» Records for processing
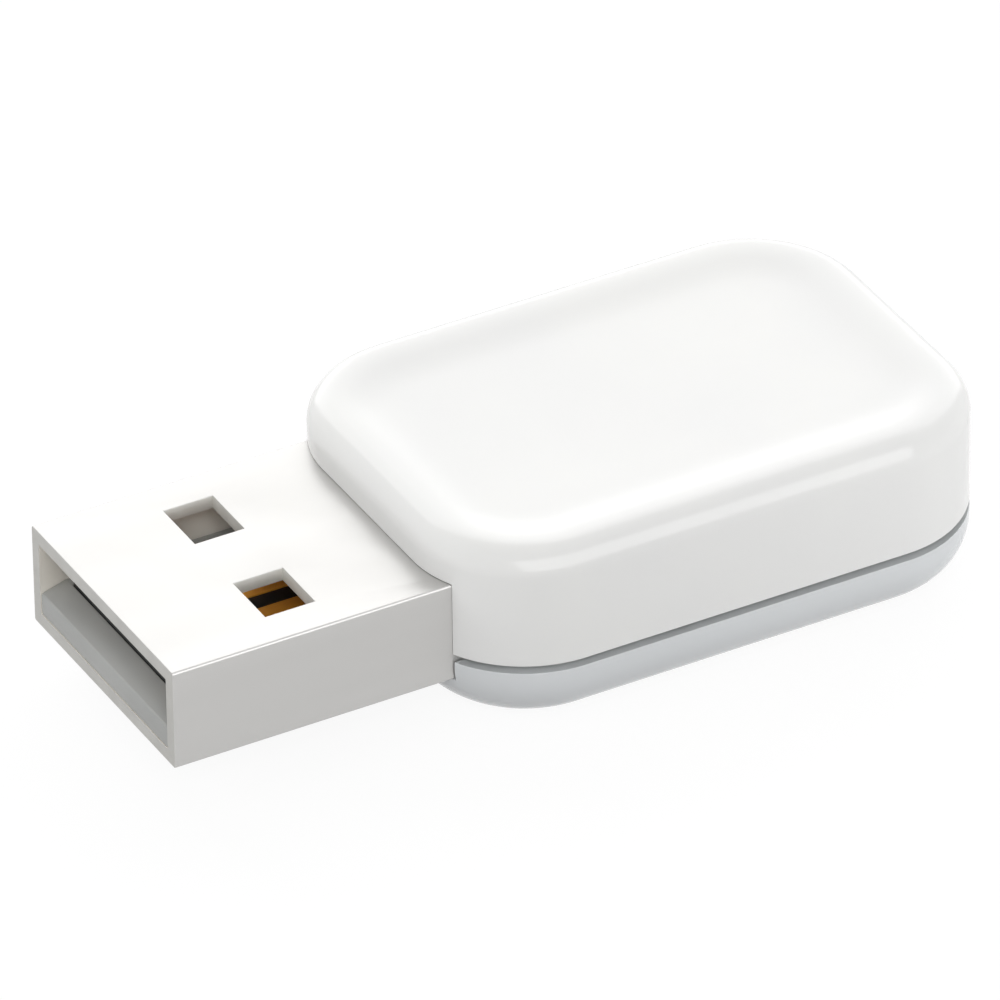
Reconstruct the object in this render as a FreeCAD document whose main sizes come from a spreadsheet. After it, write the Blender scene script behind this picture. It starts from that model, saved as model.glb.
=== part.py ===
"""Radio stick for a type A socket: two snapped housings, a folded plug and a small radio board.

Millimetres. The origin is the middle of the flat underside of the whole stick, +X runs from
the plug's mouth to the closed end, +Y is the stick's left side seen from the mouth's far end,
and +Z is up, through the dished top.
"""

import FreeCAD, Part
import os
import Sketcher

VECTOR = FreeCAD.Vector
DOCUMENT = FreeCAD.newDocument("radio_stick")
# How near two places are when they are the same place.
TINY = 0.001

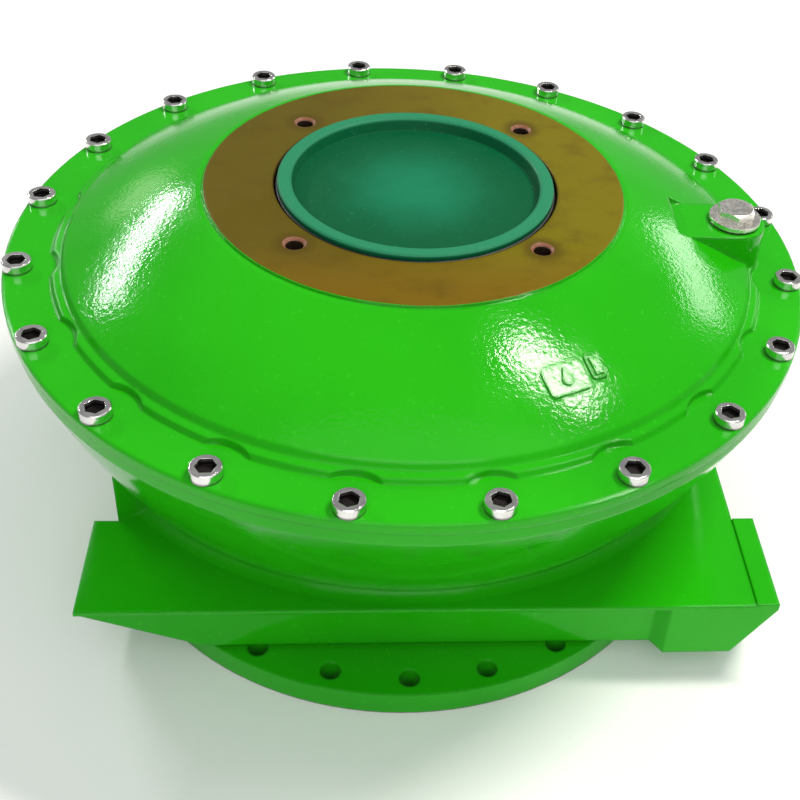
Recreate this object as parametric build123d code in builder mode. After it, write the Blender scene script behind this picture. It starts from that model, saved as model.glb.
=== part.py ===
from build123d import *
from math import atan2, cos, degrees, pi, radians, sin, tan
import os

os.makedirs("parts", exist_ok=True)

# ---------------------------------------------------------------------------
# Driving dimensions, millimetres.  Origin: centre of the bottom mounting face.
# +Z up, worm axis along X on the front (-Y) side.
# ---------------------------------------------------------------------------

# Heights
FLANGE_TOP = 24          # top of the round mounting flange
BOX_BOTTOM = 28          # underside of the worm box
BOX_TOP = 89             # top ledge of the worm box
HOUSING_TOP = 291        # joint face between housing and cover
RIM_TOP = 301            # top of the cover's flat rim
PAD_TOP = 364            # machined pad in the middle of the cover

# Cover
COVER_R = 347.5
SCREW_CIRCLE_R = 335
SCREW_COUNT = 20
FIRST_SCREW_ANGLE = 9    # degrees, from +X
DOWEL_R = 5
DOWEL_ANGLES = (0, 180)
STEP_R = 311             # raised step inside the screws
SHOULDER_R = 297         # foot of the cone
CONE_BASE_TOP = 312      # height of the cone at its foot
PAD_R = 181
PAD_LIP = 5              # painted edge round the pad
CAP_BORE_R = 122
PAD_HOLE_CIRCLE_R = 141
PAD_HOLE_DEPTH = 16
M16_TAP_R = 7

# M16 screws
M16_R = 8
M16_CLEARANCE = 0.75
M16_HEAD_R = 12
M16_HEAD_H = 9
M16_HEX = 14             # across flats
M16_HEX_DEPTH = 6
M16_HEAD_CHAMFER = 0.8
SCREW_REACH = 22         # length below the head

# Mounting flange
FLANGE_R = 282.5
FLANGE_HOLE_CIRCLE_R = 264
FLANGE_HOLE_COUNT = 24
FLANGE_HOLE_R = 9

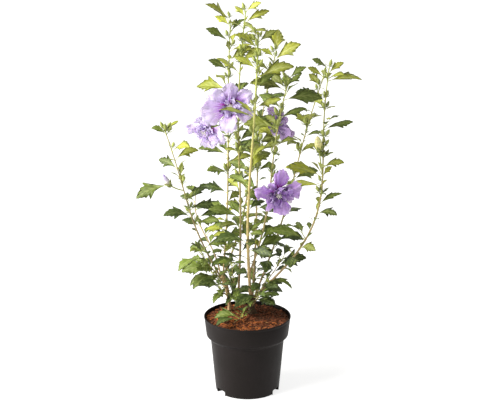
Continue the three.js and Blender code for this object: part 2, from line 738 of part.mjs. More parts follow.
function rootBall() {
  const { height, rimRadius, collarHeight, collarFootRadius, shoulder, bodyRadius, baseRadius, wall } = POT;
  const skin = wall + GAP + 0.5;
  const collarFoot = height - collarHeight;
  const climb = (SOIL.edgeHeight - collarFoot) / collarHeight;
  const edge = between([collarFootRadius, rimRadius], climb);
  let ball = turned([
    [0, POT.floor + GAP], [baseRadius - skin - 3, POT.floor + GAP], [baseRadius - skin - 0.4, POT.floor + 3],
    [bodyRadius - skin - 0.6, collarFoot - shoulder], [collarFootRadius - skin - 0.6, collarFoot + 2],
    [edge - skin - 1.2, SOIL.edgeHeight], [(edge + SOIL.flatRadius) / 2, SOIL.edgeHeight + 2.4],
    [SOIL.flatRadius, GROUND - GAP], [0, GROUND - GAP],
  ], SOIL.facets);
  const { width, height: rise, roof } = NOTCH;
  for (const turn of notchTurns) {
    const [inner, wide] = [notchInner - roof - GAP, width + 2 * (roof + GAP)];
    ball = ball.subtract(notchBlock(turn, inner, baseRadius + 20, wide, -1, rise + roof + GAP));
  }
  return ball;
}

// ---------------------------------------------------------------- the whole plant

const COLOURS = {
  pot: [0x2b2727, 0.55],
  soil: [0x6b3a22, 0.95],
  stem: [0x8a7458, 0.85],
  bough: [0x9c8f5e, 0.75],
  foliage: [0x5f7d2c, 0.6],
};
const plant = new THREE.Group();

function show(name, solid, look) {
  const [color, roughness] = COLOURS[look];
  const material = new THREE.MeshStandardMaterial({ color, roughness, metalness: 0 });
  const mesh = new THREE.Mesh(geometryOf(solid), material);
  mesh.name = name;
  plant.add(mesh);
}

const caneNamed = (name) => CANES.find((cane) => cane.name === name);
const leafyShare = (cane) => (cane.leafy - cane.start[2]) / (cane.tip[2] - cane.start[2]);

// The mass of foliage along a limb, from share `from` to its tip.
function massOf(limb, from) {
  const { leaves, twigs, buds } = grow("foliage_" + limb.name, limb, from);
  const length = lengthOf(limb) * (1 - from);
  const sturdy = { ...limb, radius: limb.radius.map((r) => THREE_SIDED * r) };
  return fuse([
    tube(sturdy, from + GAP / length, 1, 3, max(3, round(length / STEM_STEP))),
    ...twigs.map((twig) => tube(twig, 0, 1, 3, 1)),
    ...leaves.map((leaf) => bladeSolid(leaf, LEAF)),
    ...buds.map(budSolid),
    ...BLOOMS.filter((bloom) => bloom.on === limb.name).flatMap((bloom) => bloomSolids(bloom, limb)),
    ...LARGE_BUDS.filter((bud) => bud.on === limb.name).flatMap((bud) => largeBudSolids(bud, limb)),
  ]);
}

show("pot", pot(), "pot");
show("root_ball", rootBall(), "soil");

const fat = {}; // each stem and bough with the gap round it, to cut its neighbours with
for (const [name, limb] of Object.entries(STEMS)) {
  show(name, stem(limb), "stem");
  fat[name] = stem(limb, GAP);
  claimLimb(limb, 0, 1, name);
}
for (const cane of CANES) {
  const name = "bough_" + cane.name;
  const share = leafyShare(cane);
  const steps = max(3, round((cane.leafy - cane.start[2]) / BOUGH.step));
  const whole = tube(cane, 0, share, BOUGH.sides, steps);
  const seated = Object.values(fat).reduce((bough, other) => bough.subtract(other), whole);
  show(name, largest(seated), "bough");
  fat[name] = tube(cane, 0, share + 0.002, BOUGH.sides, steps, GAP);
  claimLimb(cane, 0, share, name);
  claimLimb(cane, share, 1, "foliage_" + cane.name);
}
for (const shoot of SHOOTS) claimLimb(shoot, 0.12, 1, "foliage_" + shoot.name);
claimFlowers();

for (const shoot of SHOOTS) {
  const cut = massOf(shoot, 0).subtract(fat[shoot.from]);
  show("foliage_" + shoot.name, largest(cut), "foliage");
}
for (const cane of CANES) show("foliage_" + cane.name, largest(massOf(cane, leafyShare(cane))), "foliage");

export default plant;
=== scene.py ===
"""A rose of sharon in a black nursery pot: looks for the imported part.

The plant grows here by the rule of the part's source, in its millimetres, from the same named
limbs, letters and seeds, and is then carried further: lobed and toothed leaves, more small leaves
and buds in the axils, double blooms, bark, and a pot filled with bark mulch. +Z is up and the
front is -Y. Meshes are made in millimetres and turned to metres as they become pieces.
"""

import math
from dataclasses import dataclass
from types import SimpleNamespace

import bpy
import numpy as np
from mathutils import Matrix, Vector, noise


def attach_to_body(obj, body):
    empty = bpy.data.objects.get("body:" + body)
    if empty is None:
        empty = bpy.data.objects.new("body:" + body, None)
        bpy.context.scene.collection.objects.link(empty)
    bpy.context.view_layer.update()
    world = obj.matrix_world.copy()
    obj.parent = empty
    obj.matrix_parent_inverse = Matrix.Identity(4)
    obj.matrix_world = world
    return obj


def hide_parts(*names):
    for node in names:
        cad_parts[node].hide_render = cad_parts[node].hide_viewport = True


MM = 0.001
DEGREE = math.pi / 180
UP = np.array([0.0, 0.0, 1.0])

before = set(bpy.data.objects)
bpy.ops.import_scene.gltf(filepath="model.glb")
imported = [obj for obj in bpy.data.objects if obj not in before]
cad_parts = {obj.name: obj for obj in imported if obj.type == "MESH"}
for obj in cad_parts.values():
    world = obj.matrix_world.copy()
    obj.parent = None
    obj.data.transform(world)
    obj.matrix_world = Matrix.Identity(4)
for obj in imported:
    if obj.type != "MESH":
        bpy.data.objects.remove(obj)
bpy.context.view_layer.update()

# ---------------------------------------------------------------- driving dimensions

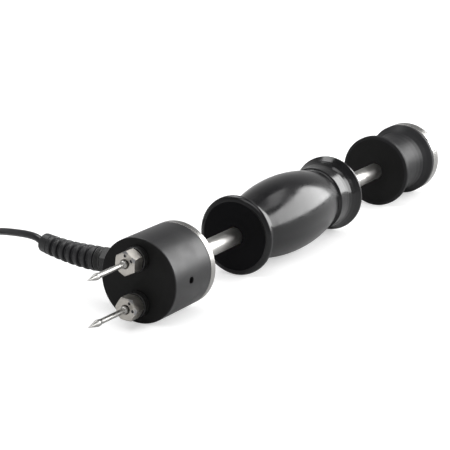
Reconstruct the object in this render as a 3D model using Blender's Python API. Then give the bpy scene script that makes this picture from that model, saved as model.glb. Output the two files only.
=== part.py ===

» What you should do
Repeat exactly the lines from the one that contains "its neighbours with" through the one that contains "if empty is", and only those.

» Exercise response
const fat = {}; // each stem and bough with the gap round it, to cut its neighbours with
for (const [name, limb] of Object.entries(STEMS)) {
  show(name, stem(limb), "stem");
  fat[name] = stem(limb, GAP);
  claimLimb(limb, 0, 1, name);
}
for (const cane of CANES) {
  const name = "bough_" + cane.name;
  const share = leafyShare(cane);
  const steps = max(3, round((cane.leafy - cane.start[2]) / BOUGH.step));
  const whole = tube(cane, 0, share, BOUGH.sides, steps);
  const seated = Object.values(fat).reduce((bough, other) => bough.subtract(other), whole);
  show(name, largest(seated), "bough");
  fat[name] = tube(cane, 0, share + 0.002, BOUGH.sides, steps, GAP);
  claimLimb(cane, 0, share, name);
  claimLimb(cane, share, 1, "foliage_" + cane.name);
}
for (const shoot of SHOOTS) claimLimb(shoot, 0.12, 1, "foliage_" + shoot.name);
claimFlowers();

for (const shoot of SHOOTS) {
  const cut = massOf(shoot, 0).subtract(fat[shoot.from]);
  show("foliage_" + shoot.name, largest(cut), "foliage");
}
for (const cane of CANES) show("foliage_" + cane.name, largest(massOf(cane, leafyShare(cane))), "foliage");

export default plant;
=== scene.py ===
"""A rose of sharon in a black nursery pot: looks for the imported part.

The plant grows here by the rule of the part's source, in its millimetres, from the same named
limbs, letters and seeds, and is then carried further: lobed and toothed leaves, more small leaves
and buds in the axils, double blooms, bark, and a pot filled with bark mulch. +Z is up and the
front is -Y. Meshes are made in millimetres and turned to metres as they become pieces.
"""

import math
from dataclasses import dataclass
from types import SimpleNamespace

import bpy
import numpy as np
from mathutils import Matrix, Vector, noise


def attach_to_body(obj, body):
    empty = bpy.data.objects.get("body:" + body)
    if empty is None:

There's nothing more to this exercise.